Below are some records; quote exactly the lines from the one that contains "leaf_width, panel_right, 1)" through the one that contains "if empty is", inclusive, and no others.

Object modeling scripts:
::::
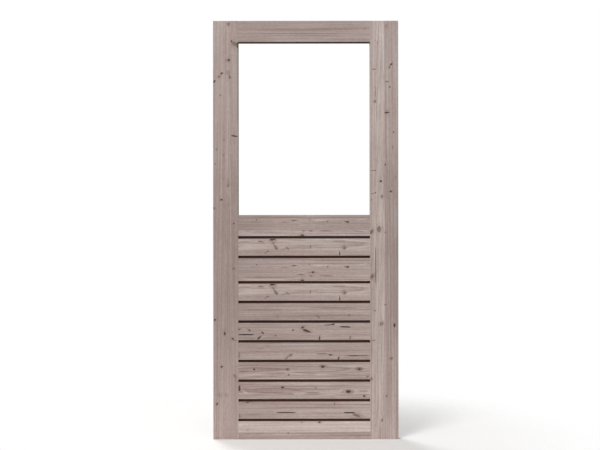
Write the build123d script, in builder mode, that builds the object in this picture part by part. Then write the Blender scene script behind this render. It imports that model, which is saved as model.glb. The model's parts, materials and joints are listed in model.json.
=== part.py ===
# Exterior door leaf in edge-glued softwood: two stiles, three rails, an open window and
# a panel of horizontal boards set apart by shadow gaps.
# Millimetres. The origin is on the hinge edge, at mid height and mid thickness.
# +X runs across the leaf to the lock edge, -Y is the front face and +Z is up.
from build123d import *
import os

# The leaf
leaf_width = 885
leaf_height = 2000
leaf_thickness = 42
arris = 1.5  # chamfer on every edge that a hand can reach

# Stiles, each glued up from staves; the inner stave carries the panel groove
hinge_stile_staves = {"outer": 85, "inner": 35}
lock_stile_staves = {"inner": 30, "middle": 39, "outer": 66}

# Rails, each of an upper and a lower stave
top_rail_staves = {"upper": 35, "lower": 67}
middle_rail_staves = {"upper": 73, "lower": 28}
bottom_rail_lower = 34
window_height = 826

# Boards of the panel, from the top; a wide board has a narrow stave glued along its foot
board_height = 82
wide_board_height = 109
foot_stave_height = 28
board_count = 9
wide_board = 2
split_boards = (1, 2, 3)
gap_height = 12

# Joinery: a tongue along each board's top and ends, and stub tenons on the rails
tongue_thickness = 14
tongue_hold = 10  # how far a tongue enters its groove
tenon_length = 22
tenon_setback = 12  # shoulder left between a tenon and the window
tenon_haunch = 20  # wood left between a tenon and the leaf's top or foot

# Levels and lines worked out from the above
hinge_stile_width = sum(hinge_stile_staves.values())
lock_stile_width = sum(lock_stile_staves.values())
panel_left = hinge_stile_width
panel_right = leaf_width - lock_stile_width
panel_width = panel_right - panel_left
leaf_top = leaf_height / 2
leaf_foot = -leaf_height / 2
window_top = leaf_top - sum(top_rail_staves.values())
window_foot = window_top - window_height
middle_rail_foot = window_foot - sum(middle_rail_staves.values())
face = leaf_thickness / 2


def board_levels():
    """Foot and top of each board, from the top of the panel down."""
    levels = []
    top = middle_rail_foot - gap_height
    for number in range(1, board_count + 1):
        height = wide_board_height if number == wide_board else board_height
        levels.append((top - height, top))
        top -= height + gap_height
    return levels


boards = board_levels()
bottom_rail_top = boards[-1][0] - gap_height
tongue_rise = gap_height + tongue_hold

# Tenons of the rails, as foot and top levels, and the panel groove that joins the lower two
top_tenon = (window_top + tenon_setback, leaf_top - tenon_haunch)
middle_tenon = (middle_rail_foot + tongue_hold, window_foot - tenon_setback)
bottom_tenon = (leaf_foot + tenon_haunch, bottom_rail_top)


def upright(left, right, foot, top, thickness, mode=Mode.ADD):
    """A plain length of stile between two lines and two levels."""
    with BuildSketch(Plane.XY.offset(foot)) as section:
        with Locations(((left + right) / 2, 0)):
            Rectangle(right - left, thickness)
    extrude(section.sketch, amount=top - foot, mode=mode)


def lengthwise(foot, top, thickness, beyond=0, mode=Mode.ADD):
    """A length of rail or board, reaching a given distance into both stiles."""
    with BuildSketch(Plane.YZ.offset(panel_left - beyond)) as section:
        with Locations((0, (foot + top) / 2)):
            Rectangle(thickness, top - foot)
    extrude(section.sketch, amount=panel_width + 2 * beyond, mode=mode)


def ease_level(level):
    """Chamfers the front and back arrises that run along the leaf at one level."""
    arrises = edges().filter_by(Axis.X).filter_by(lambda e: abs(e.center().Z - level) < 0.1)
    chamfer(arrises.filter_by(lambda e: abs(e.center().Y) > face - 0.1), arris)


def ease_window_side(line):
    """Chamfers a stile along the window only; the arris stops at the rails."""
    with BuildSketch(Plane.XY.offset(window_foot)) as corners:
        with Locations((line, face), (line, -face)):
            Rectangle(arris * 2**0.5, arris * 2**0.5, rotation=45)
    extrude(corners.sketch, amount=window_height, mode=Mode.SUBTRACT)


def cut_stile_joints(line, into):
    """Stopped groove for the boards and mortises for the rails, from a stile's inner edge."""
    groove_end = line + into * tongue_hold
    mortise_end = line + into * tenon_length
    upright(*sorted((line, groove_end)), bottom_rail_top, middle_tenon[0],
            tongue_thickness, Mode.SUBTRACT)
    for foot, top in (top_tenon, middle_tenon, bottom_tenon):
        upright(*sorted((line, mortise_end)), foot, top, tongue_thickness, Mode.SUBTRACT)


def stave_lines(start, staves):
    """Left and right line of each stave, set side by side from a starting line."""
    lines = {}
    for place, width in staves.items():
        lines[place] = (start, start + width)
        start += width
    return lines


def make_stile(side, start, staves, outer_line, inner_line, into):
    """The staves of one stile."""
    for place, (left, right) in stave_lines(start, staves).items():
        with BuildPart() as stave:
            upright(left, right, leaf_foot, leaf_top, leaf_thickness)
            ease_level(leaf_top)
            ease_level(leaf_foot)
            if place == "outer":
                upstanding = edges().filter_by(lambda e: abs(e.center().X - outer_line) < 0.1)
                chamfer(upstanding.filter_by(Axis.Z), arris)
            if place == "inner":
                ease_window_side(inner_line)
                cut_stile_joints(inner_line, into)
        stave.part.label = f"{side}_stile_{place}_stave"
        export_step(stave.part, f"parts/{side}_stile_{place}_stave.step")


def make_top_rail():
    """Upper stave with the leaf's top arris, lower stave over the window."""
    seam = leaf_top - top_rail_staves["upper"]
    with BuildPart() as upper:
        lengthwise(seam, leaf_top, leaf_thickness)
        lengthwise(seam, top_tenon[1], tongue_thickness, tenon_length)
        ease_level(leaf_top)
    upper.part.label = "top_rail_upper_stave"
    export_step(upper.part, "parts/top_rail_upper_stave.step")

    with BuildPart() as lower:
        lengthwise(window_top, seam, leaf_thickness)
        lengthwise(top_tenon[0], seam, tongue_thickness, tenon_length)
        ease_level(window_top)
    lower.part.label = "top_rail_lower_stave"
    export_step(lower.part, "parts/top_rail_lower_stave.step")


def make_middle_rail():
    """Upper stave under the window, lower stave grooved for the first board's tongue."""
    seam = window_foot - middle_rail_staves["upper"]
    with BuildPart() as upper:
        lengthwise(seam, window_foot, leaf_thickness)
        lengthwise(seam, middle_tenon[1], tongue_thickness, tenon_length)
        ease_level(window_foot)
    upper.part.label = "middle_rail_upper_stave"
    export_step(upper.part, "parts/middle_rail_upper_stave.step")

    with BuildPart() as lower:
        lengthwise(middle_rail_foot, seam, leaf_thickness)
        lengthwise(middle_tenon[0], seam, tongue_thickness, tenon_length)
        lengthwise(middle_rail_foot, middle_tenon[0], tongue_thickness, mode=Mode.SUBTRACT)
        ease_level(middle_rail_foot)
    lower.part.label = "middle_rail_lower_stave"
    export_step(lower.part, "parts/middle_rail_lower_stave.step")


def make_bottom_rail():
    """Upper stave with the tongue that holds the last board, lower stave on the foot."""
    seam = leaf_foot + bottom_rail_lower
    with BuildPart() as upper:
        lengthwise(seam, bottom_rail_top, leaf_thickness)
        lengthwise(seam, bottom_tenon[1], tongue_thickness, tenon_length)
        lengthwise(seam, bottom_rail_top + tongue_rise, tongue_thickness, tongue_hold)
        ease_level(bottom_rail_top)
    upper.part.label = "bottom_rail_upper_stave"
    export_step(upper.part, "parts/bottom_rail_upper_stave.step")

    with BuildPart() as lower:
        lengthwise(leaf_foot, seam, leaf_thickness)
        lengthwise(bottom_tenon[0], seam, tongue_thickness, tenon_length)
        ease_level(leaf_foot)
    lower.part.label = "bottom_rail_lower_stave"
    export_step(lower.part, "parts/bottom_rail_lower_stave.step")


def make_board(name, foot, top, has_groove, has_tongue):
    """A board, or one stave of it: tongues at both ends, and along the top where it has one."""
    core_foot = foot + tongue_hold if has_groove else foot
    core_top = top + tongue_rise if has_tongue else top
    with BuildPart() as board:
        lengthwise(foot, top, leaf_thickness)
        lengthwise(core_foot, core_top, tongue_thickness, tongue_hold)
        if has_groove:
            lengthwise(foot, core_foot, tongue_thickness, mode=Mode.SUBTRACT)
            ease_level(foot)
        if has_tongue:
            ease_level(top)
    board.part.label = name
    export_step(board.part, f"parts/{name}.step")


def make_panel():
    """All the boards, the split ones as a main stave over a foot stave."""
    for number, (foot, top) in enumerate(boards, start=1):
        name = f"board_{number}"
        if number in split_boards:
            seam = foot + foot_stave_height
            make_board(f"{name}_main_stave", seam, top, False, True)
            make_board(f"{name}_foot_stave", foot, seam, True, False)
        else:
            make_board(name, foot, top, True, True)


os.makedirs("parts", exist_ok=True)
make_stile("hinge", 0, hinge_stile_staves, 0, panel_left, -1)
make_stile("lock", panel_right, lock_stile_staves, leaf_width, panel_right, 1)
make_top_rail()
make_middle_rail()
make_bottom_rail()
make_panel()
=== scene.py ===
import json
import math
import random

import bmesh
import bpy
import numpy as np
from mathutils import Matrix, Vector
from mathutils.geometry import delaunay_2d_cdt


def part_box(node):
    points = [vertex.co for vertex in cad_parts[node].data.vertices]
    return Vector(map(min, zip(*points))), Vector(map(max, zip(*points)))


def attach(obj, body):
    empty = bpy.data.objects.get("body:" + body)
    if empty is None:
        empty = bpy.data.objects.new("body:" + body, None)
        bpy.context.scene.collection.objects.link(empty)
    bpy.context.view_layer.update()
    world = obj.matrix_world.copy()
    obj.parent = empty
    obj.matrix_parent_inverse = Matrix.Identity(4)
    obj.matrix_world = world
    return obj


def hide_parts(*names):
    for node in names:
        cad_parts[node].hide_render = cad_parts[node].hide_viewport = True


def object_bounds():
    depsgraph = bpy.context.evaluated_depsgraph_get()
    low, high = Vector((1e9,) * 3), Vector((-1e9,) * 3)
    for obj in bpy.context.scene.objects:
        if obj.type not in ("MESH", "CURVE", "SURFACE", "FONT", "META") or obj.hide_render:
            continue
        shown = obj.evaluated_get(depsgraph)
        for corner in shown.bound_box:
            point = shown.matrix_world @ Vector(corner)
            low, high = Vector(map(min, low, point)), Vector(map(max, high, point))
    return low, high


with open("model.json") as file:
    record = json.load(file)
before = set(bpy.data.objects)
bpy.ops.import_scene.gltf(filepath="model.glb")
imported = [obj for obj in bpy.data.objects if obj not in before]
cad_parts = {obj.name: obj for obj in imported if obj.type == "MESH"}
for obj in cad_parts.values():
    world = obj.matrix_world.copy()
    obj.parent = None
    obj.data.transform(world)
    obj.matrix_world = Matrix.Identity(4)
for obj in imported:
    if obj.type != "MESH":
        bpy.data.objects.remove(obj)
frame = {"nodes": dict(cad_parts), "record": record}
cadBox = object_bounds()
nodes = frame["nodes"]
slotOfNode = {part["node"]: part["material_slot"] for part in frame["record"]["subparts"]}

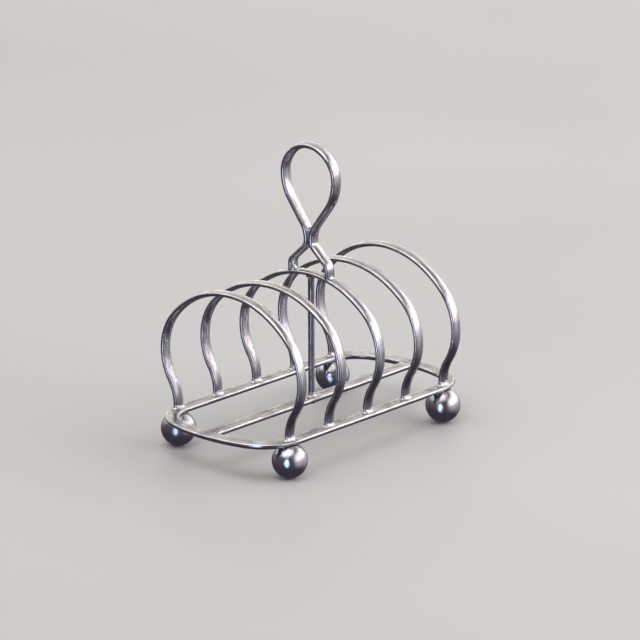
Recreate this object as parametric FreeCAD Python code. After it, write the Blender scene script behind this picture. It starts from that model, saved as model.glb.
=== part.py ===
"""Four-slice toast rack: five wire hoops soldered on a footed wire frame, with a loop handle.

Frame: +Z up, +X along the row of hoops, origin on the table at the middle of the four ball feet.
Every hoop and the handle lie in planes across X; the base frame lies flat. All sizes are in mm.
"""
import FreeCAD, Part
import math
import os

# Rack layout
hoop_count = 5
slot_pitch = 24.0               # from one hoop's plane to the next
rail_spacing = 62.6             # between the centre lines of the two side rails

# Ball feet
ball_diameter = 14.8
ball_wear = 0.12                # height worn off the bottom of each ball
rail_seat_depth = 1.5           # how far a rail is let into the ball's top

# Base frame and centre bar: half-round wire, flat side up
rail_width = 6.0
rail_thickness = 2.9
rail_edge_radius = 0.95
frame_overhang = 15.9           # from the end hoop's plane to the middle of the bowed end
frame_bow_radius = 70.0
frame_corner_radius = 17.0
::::
** Finished task **
make_stile("lock", panel_right, lock_stile_staves, leaf_width, panel_right, 1)
make_top_rail()
make_middle_rail()
make_bottom_rail()
make_panel()
=== scene.py ===
import json
import math
import random

import bmesh
import bpy
import numpy as np
from mathutils import Matrix, Vector
from mathutils.geometry import delaunay_2d_cdt


def part_box(node):
    points = [vertex.co for vertex in cad_parts[node].data.vertices]
    return Vector(map(min, zip(*points))), Vector(map(max, zip(*points)))


def attach(obj, body):
    empty = bpy.data.objects.get("body:" + body)
    if empty is None:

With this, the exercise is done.